-------- LISTED RECORDS --------
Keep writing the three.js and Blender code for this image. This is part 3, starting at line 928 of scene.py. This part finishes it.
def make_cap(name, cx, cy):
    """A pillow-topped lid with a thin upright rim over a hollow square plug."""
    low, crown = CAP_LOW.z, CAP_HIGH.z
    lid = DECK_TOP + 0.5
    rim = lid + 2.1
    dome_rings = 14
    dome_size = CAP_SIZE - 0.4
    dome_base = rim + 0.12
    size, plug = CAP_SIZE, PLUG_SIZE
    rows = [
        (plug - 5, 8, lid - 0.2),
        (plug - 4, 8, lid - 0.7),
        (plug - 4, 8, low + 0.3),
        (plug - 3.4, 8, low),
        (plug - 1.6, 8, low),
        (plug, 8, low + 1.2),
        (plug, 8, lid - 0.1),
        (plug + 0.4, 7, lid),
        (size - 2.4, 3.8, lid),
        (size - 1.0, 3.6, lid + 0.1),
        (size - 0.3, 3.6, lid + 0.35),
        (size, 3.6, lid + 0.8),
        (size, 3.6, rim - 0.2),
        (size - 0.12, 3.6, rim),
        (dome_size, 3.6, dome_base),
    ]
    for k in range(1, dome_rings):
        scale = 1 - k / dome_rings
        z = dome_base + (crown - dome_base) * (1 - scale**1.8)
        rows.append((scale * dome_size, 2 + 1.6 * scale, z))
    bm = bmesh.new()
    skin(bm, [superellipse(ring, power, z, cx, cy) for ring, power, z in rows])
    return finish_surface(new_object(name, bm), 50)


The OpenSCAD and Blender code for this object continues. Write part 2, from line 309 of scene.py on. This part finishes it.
--------
-------- LISTED RECORDS --------
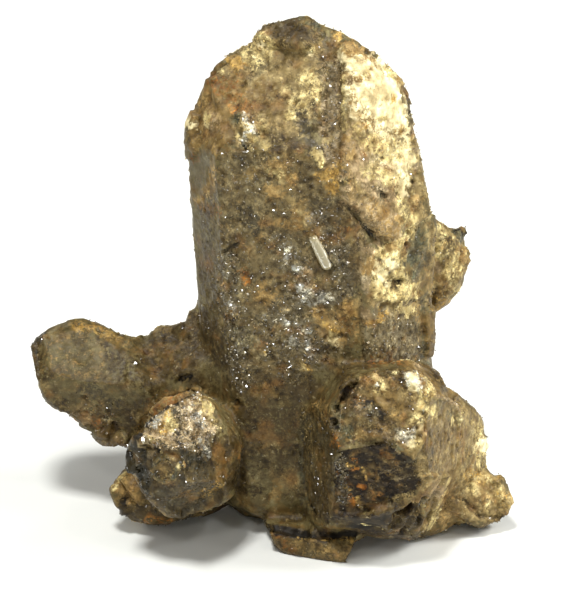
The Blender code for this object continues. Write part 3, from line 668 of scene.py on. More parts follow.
--------
EXERCISE BRIEF
Repeat word for word the lines from the line containing "Keep writing the" to the line containing "return finish_surface(new_object(name, bm), 50)", both lines included; nothing else should appear.

SOLVED EXERCISE
Keep writing the three.js and Blender code for this image. This is part 3, starting at line 928 of scene.py. This part finishes it.
def make_cap(name, cx, cy):
    """A pillow-topped lid with a thin upright rim over a hollow square plug."""
    low, crown = CAP_LOW.z, CAP_HIGH.z
    lid = DECK_TOP + 0.5
    rim = lid + 2.1
    dome_rings = 14
    dome_size = CAP_SIZE - 0.4
    dome_base = rim + 0.12
    size, plug = CAP_SIZE, PLUG_SIZE
    rows = [
        (plug - 5, 8, lid - 0.2),
        (plug - 4, 8, lid - 0.7),
        (plug - 4, 8, low + 0.3),
        (plug - 3.4, 8, low),
        (plug - 1.6, 8, low),
        (plug, 8, low + 1.2),
        (plug, 8, lid - 0.1),
        (plug + 0.4, 7, lid),
        (size - 2.4, 3.8, lid),
        (size - 1.0, 3.6, lid + 0.1),
        (size - 0.3, 3.6, lid + 0.35),
        (size, 3.6, lid + 0.8),
        (size, 3.6, rim - 0.2),
        (size - 0.12, 3.6, rim),
        (dome_size, 3.6, dome_base),
    ]
    for k in range(1, dome_rings):
        scale = 1 - k / dome_rings
        z = dome_base + (crown - dome_base) * (1 - scale**1.8)
        rows.append((scale * dome_size, 2 + 1.6 * scale, z))
    bm = bmesh.new()
    skin(bm, [superellipse(ring, power, z, cx, cy) for ring, power, z in rows])
    return finish_surface(new_object(name, bm), 50)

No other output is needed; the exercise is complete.